Tackling Incomplete Data in Air Quality Prediction: A Bayesian Deep Learning Framework for Uncertainty Quantification
Yuzhuang Pian, Taiyu Wang, Shiqi Zhang, Rui Xu, Yonghong Liu
TL;DR
This work tackles the challenge of forecasting air quality with incomplete observations by introducing CGLU-BNF, an end-to-end Bayesian deep learning framework. It combines a multilevel spatio-temporal encoder with temporal harmonics, spatial Fourier features, and graph attention, followed by channel gated learning units and a MAP-based Bayesian predictor to output predictive means with calibrated uncertainty. The model demonstrates superior accuracy and sharper prediction intervals across two real datasets and multiple missing-data patterns, outperforming five baselines and showcasing robustness to various missingness structures.
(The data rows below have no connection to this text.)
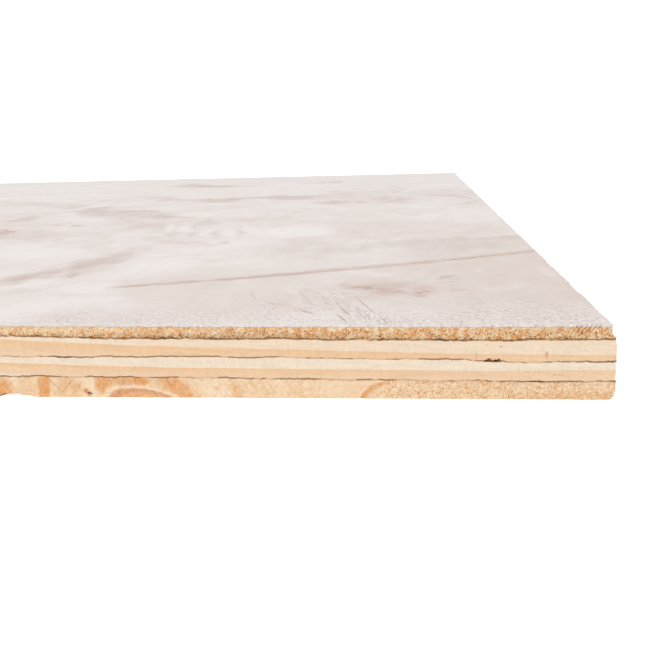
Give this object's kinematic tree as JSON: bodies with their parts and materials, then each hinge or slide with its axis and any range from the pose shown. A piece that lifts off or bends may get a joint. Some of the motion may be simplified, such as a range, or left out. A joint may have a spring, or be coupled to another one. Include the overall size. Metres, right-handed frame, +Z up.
{
  "type": "plywood sheet",
  "caption": "Square softwood plywood sheet with pale faces and a sawn edge that shows crosswise veneers and dark glue lines.",
  "frame": {"origin": "centre of the underside, on the floor that the sheet lies on", "axes": "+Z up through the thickness, +Y along the sheet with the grain of the outer veneers, +X across it"},
  "size_m": [0.61, 0.61, 0.012],
  "materials": {
    "face_wood": "pale, dry, lightly sanded veneer with golden end grain on its sawn edge",
    "core_wood": "sawn smooth along the grain, cream above and peach below",
    "back_wood": "sawn end grain with growth rings",
    "glue": "thin, dark, broken line of cured resin"
  },
  "bodies": {
    "root": {"back_veneer": "back_wood", "lower_glue_line": "glue", "lower_core_veneer": "core_wood", "middle_glue_line": "glue", "upper_core_veneer": "core_wood", "upper_glue_line": "glue", "face_veneer": "face_wood"}
  },
  "joints": []
}
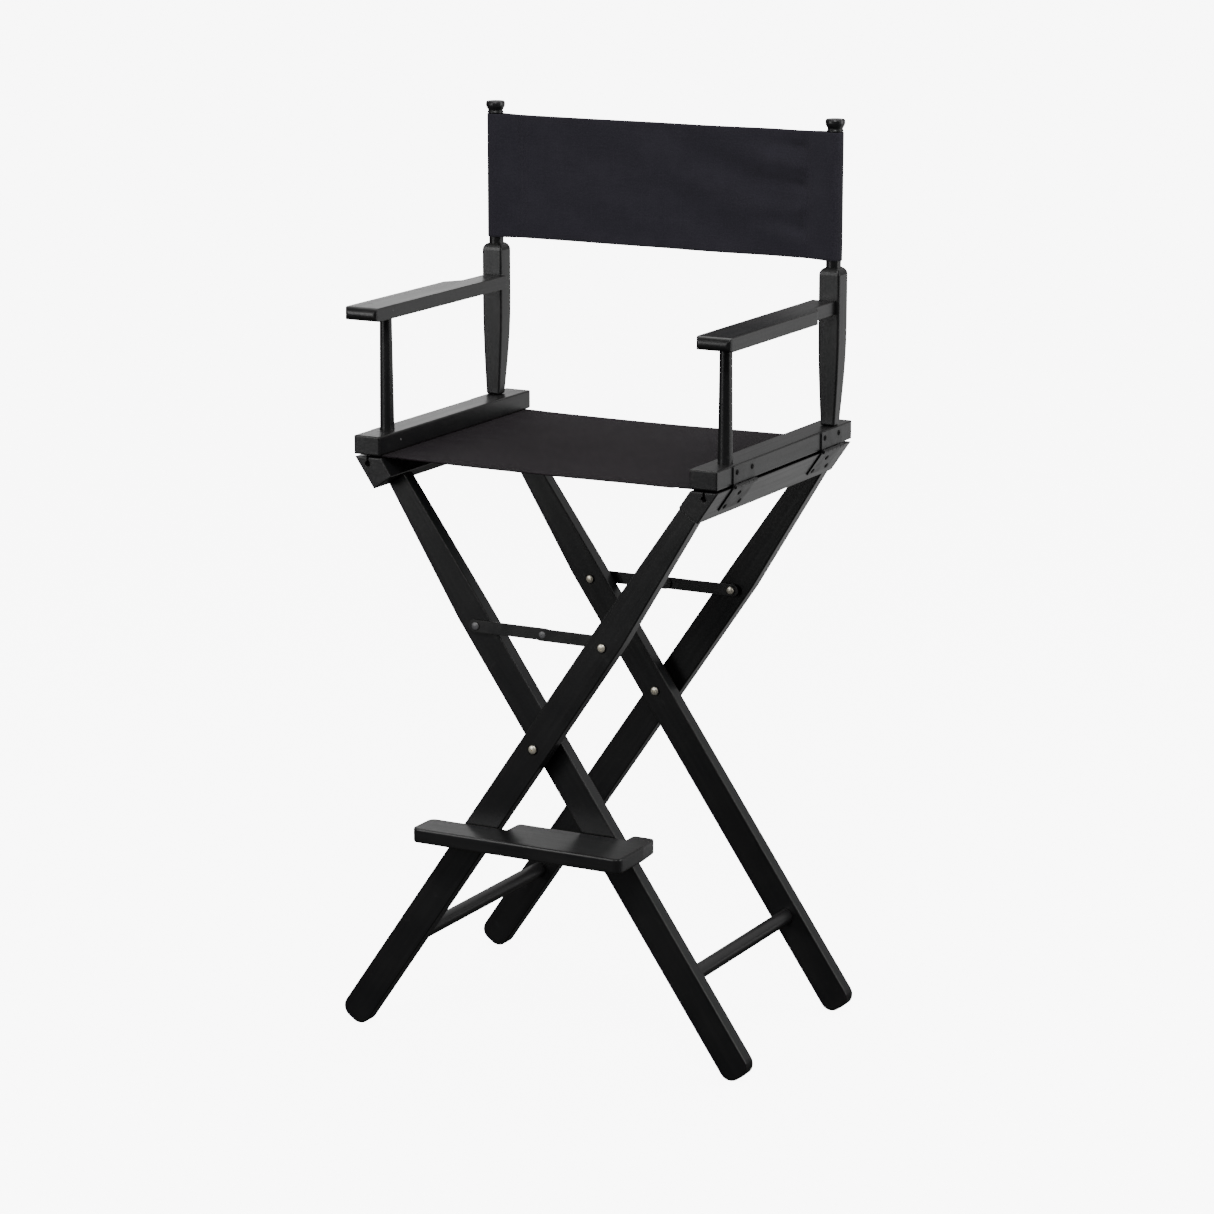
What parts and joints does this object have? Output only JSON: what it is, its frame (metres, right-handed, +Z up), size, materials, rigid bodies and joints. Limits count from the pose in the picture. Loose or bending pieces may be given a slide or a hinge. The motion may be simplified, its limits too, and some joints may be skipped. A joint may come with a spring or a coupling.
{
  "type": "tall folding director's chair",
  "caption": "Tall folding director's chair: crossed wooden legs, hinged side frames with flat arms, canvas seat and back, and a footrest board.",
  "frame": {"origin": "on the floor, under the middle of the chair's bounding box, chair open", "axes": "+Z up, the sitter faces -Y, +X is to the right when the chair is seen from the front"},
  "size_m": [0.562, 0.4366, 1.156],
  "materials": {
    "black_paint": "satin black paint over wood, eased edges",
    "seat_canvas": "plain-weave cotton canvas, near-black",
    "back_canvas": "plain-weave cotton canvas, near-black",
    "hem_rod": "bare hardwood dowel",
    "black_steel": "black-coated steel",
    "nickel_fasteners": "nickel-plated steel"
  },
  "bodies": {
    "outer_frame": {"footrest": "black_paint", "front_pivot_bolt": "nickel_fasteners", "front_pivot_nut": "nickel_fasteners", "front_pivot_spacer": "black_steel", "front_stay_outer_bolt": "nickel_fasteners", "outer_front_leg": "black_paint", "outer_lower_rail": "black_paint", "outer_rear_leg": "black_paint", "outer_stretcher": "black_paint", "rear_pivot_bolt": "nickel_fasteners", "rear_pivot_nut": "nickel_fasteners", "rear_pivot_spacer": "black_steel", "rear_stay_outer_rivet": "nickel_fasteners", "right_front_hinge_lower_leaf": "black_steel", "right_rear_hinge_lower_leaf": "black_steel", "right_seat_hem": "seat_canvas", "right_seat_rod": "hem_rod"},
    "inner_frame": {"front_stay_inner_rivet": "black_steel", "inner_front_leg": "black_paint", "inner_lower_rail": "black_paint", "inner_rear_leg": "black_paint", "inner_stretcher": "black_paint", "left_front_hinge_lower_leaf": "black_steel", "left_rear_hinge_lower_leaf": "black_steel", "left_seat_hem": "seat_canvas", "left_seat_rod": "hem_rod", "rear_stay_inner_bolt": "nickel_fasteners"},
    "left_side": {"left_armrest": "black_paint", "left_back_dowel": "black_paint", "left_back_post": "black_paint", "left_finial": "black_paint", "left_front_hinge_pin": "black_steel", "left_front_hinge_upper_leaf": "black_steel", "left_front_post": "black_paint", "left_rear_hinge_pin": "black_steel", "left_rear_hinge_upper_leaf": "black_steel", "left_seat_rail": "black_paint"},
    "right_side": {"right_armrest": "black_paint", "right_back_dowel": "black_paint", "right_back_post": "black_paint", "right_finial": "black_paint", "right_front_hinge_pin": "black_steel", "right_front_hinge_upper_leaf": "black_steel", "right_front_post": "black_paint", "right_rear_hinge_pin": "black_steel", "right_rear_hinge_upper_leaf": "black_steel", "right_seat_rail": "black_paint"},
    "seat_left": {"seat_canvas_left": "seat_canvas"},
    "seat_right": {"seat_canvas_right": "seat_canvas"},
    "back_left": {"back_canvas_left": "back_canvas"},
    "back_right": {"back_canvas_right": "back_canvas"},
    "front_stay_inner": {"front_stay_inner_link": "black_steel"},
    "front_stay_outer": {"front_stay_outer_link": "black_steel"},
    "rear_stay_inner": {"rear_stay_inner_link": "black_steel"},
    "rear_stay_outer": {"rear_stay_outer_link": "black_steel"}
  },
  "joints": [
    {"name": "fold", "type": "hinge", "parent": "outer_frame", "child": "inner_frame", "pos_m": [0, 0.02165, 0.399], "axis": [0, 1, 0], "range_deg": [0, 58], "deforming": ["seat_canvas_left", "seat_canvas_right", "back_canvas_left", "back_canvas_right"]},
    {"name": "left_side_hinge", "type": "hinge", "parent": "inner_frame", "child": "left_side", "pos_m": [-0.2552, 0.02165, 0.7465], "axis": [0, 1, 0], "range_deg": [-29, 0]},
    {"name": "right_side_hinge", "type": "hinge", "parent": "outer_frame", "child": "right_side", "pos_m": [0.2552, 0.02165, 0.7465], "axis": [0, 1, 0], "range_deg": [0, 29]},
    {"name": "seat_left_fold", "type": "hinge", "parent": "inner_frame", "child": "seat_left", "pos_m": [-0.214, 0.02165, 0.7465], "axis": [0, 1, 0], "range_deg": [0, 56.1]},
    {"name": "seat_right_fold", "type": "hinge", "parent": "outer_frame", "child": "seat_right", "pos_m": [0.214, 0.02165, 0.7465], "axis": [0, 1, 0], "range_deg": [-56.1, 0]},
    {"name": "back_left_fold", "type": "hinge", "parent": "left_side", "child": "back_left", "pos_m": [-0.242, 0.17265, 1.06], "axis": [0, 0, 1], "range_deg": [0, 80.2]},
    {"name": "back_right_fold", "type": "hinge", "parent": "right_side", "child": "back_right", "pos_m": [0.242, 0.17265, 1.06], "axis": [0, 0, 1], "range_deg": [-80.2, 0]},
    {"name": "front_stay_inner_pin", "type": "hinge", "parent": "inner_frame", "child": "front_stay_inner", "pos_m": [-0.09629, 0.02165, 0.5391], "axis": [0, 1, 0], "range_deg": [0, 51.4]},
    {"name": "front_stay_outer_pin", "type": "hinge", "parent": "outer_frame", "child": "front_stay_outer", "pos_m": [0.09629, 0.02165, 0.5391], "axis": [0, 1, 0], "range_deg": [-51.4, 0]},
    {"name": "rear_stay_inner_pin", "type": "hinge", "parent": "inner_frame", "child": "rear_stay_inner", "pos_m": [-0.09629, 0.02165, 0.5391], "axis": [0, 1, 0], "range_deg": [0, 51.4]},
    {"name": "rear_stay_outer_pin", "type": "hinge", "parent": "outer_frame", "child": "rear_stay_outer", "pos_m": [0.09629, 0.02165, 0.5391], "axis": [0, 1, 0], "range_deg": [-51.4, 0]}
  ],
  "couplings": [
    {"joint": "left_side_hinge", "follows": "fold", "ratio": -0.5},
    {"joint": "right_side_hinge", "follows": "fold", "ratio": 0.5},
    {"joint": "seat_left_fold", "follows": "fold", "ratio": 0.965},
    {"joint": "seat_right_fold", "follows": "fold", "ratio": -0.965},
    {"joint": "back_left_fold", "follows": "fold", "ratio": 1.38},
    {"joint": "back_right_fold", "follows": "fold", "ratio": -1.38},
    {"joint": "front_stay_inner_pin", "follows": "fold", "ratio": 0.883},
    {"joint": "front_stay_outer_pin", "follows": "fold", "ratio": -0.883},
    {"joint": "rear_stay_inner_pin", "follows": "fold", "ratio": 0.883},
    {"joint": "rear_stay_outer_pin", "follows": "fold", "ratio": -0.883}
  ]
}
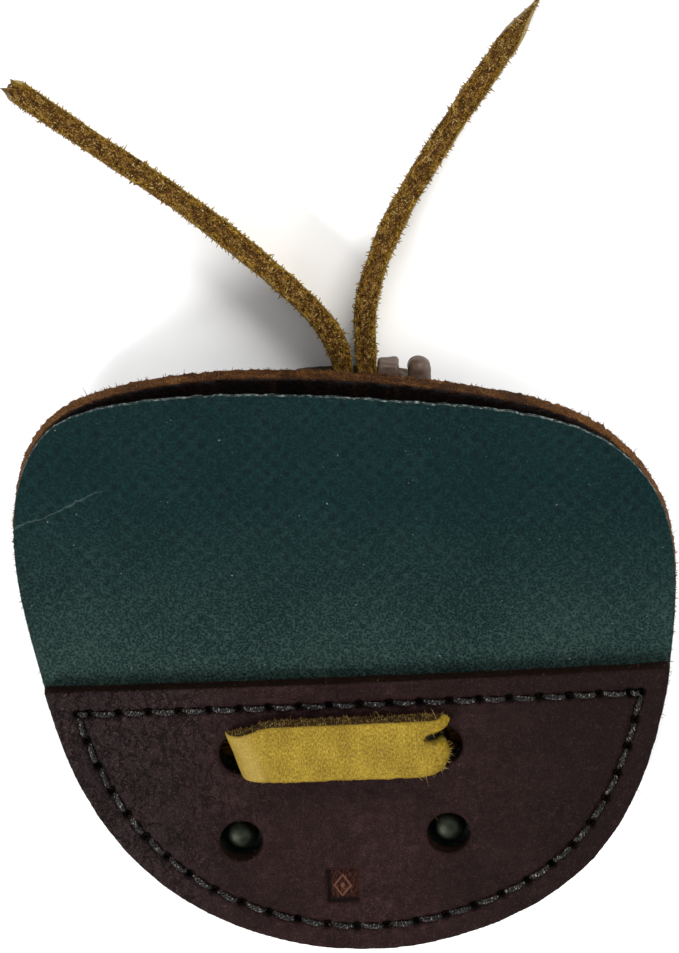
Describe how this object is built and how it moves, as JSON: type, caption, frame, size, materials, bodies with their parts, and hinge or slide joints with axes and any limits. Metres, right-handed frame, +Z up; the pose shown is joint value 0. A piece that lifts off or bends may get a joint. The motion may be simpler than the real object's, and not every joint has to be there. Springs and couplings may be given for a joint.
{
  "type": "pick holder",
  "caption": "Small leather pouch for guitar picks, with a tarpaulin pocket front, a sewn half-moon lower panel and a flat leather lace knotted behind the rim.",
  "frame": {"origin": "centre of the pouch's plan, measured without the lace's free ends, at the height of the table that it lies on", "axes": "+Z up, out of the pouch's front as it lies on a table; +Y from the sewn foot towards the open mouth and the lace's free ends; +X to the right as the front is read. The body leans 7 degrees: its foot is on the table and its rim rests on the lace's knot"},
  "size_m": [0.082, 0.1199, 0.0187],
  "materials": {
    "panel_leather": "thick brown leather with a raw cut rim",
    "moon_leather": "dark brown oiled leather, fine grain",
    "tarpaulin": "coated tarpaulin, satin, fine pebble over a woven scrim",
    "thread": "twisted waxed thread",
    "lace_leather": "ochre smooth grain with a fibrous cut edge",
    "rivet_metal": "black nickel"
  },
  "bodies": {
    "pouch": {"back_panel": "panel_leather", "tarp_lower": "tarpaulin", "half_moon": "moon_leather", "edge_thread_front": "thread", "edge_thread_back": "thread", "top_thread_front": "thread", "top_thread_back": "thread", "tie_lace": "lace_leather", "lace_knot": "lace_leather", "lace_tail_left": "lace_leather", "lace_tail_right": "lace_leather", "rivet_caps_front": "rivet_metal", "rivet_caps_back": "rivet_metal"},
    "pocket_flap": {"tarp_flap": "tarpaulin"}
  },
  "joints": [
    {"name": "mouth_open", "type": "hinge", "parent": "pouch", "child": "pocket_flap", "pos_m": [-0.00091, -0.00171, 0.00817], "axis": [0.9991, 0.0416, 0.0051], "range_deg": [0, 35], "stiffness_Nm_per_rad": 0.004}
  ]
}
The approach enables reliable spatio-temporal forecasting in emerging sensing scenarios, including mobile and irregularly sampled monitoring, with practical implications for health alerts, emissions control, and decision making under uncertainty.
Abstract
Accurate air quality forecasts are vital for public health alerts, exposure assessment, and emissions control. In practice, observational data are often missing in varying proportions and patterns due to collection and transmission issues. These incomplete spatiotemporal records impede reliable inference and risk assessment and can lead to overconfident extrapolation. To address these challenges, we propose an end to end framework, the channel gated learning unit based spatiotemporal bayesian neural field (CGLUBNF). It uses Fourier features with a graph attention encoder to capture multiscale spatial dependencies and seasonal temporal dynamics. A channel gated learning unit, equipped with learnable activations and gated residual connections, adaptively filters and amplifies informative features. Bayesian inference jointly optimizes predictive distributions and parameter uncertainty, producing point estimates and calibrated prediction intervals. We conduct a systematic evaluation on two real world datasets, covering four typical missing data patterns and comparing against five state of the art baselines. CGLUBNF achieves superior prediction accuracy and sharper confidence intervals. In addition, we further validate robustness across multiple prediction horizons and analysis the contribution of extraneous variables. This research lays a foundation for reliable deep learning based spatio-temporal forecasting with incomplete observations in emerging sensing paradigms, such as real world vehicle borne mobile monitoring.